Alerts not generated for certain events post controller reboot or cluster failover
book
Article ID: 406652
calendar_today
Updated On:
Products
VMware Avi Load Balancer
Issue/Introduction
When leader node fails and new leader node comes up, SE_UP and CONTROLLER_NODE_JOINED events happen. Alert_manager fails to trigger alerts for these events.
Environment
All Avi deployments are susceptible to this issue.
Cause
Leader Failover:
When the leader node goes down, a new leader node is elected and starts its services.
Alert Manager Starts Querying:
The alert_manager component on this new leader node begins its job. It queries log_mgr, every 5 seconds to check for new events within a 5-second time window.
Log Manager Slow Initialization:
The log_mgr is slow to start up and become fully operational. It takes more than 5 minutes to initialize(index all log file), whereas the alert_manager expects it to be ready much sooner (within about 30 seconds).
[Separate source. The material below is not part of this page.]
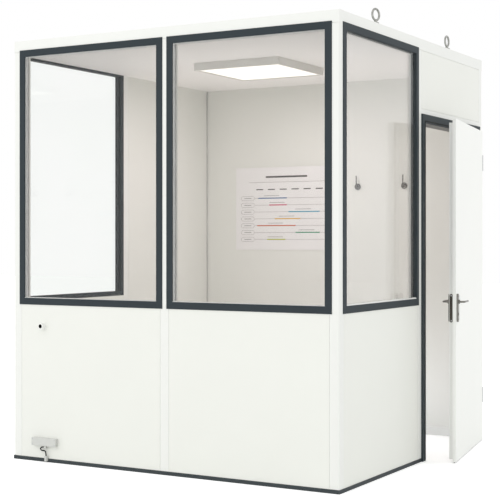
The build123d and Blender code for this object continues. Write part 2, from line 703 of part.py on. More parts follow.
# Cable spout: a flanged stub with a blind bore closed by the wall behind it
with BuildPart() as cable_spout:
    with BuildSketch(upright(FRONT, *SPOUT_CENTRE)):
        Circle(SPOUT_RADIUS)
    extrude(amount=SPOUT_OUT)
    chamfer(cable_spout.faces().sort_by(Axis.Y)[0].edges(), SPOUT_CHAMFER)
    with BuildSketch(upright(FRONT, *SPOUT_CENTRE)):
        Circle(SPOUT_FLANGE_RADIUS)
    extrude(amount=SPOUT_FLANGE_THICK)
    with BuildSketch(upright(FRONT, *SPOUT_CENTRE, SPOUT_OUT)):
        Circle(SPOUT_BORE)
    extrude(amount=-SPOUT_BORE_DEPTH, mode=Mode.SUBTRACT)
save(cable_spout.part, "cable_spout")
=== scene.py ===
import json
import math

import bpy
from mathutils import Matrix, Vector


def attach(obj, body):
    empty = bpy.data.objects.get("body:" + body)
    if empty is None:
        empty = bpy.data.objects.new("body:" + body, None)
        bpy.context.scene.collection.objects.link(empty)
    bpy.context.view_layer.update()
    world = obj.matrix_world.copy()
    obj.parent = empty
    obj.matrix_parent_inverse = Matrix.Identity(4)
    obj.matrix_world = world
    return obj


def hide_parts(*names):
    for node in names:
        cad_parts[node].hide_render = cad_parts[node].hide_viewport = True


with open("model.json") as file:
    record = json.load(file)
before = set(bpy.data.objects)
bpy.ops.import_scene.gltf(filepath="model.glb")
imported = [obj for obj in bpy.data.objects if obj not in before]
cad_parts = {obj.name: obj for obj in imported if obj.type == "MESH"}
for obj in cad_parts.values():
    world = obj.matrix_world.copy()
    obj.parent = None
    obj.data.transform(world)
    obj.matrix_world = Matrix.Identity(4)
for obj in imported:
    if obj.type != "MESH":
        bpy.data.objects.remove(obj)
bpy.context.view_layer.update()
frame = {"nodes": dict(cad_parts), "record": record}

# Portable cabin: the finish of its parts and the small parts that the solids leave out.
# Lengths are in metres unless a name or comment says millimetres.
MM = 0.001

# The walls: +X runs along the wall, +Y into the cabin from its outer face, +Z up
HALF = 1.080
MIDDLE = 1.055
FRONT_FACE = -0.025
REAR_FACE = 2.135
WALL_THICK = 50 * MM
WALL = {
    "front": Matrix.Translation((0, FRONT_FACE, 0)),
    "right": Matrix.Translation((HALF, MIDDLE, 0)) @ Matrix.Rotation(math.pi / 2, 4, "Z"),
    "rear": Matrix.Translation((0, REAR_FACE, 0)) @ Matrix.Rotation(math.pi, 4, "Z"),
    "left": Matrix.Translation((-HALF, MIDDLE, 0)) @ Matrix.Rotation(-math.pi / 2, 4, "Z"),
}
BAY_CENTRE = 0.526
WINDOW_CENTRE = 1.684
OPENING = (0.944, 1.436)
PANE_SEAT = 12 * MM
PANE_SET_BACK = 7 * MM
PANE_THICK = 24 * MM

# Each window's name, its wall and its place along that wall
WINDOWS = (
    ("front_left", "front", -BAY_CENTRE),
    ("front_right", "front", BAY_CENTRE),
    ("right", "right", -BAY_CENTRE),
    ("left", "left", BAY_CENTRE),
)

# The door at rest: +X runs from the hinge axis to the free edge, +Y out of the cabin, +Z up
AJAR = math.radians(10)
HINGE = (1.110, 2.058)
DOOR = Matrix((
    (math.sin(AJAR), math.cos(AJAR), 0, HINGE[0]),
    (-math.cos(AJAR), math.sin(AJAR), 0, HINGE[1]),
    (0, 0, 1, 0),
    (0, 0, 0, 1),
))
DOOR_CLEAR = (0.900, 2.006)
LEAF_OUTER = 5 * MM
LEAF_INNER = -39 * MM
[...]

Another issue with the log_mgr restart is that on every restart, the first cleanup function will be assigned only 4GB of disk quota but afterwards it gets updated to the designated quota based on the controller's resource.
This incorrect quota allocation will trigger a substantial clean up in scaled environments.
When the log sync service is restarted, it will try and get those files from the other nodes since they will have those files. Since the size is substantial, the data transfer time for the sync command is large. So when the alert_manager queries the log_manager for certain files, it may respond incorrectly and the alert_manager will eventually move on.
Events Missed:
The actual SE_UP and CONTROLLER_NODE_JOINED events occur shortly after the new leader started.
By the time the log_mgr finally finishes its lengthy initialization (after 5+ minutes) and is ready to provide event logs, the alert_manager's query window has repeatedly reset and moved forward in time.
It's no longer looking at the time slot when those critical initial events happened, so the alerts for these events are missed.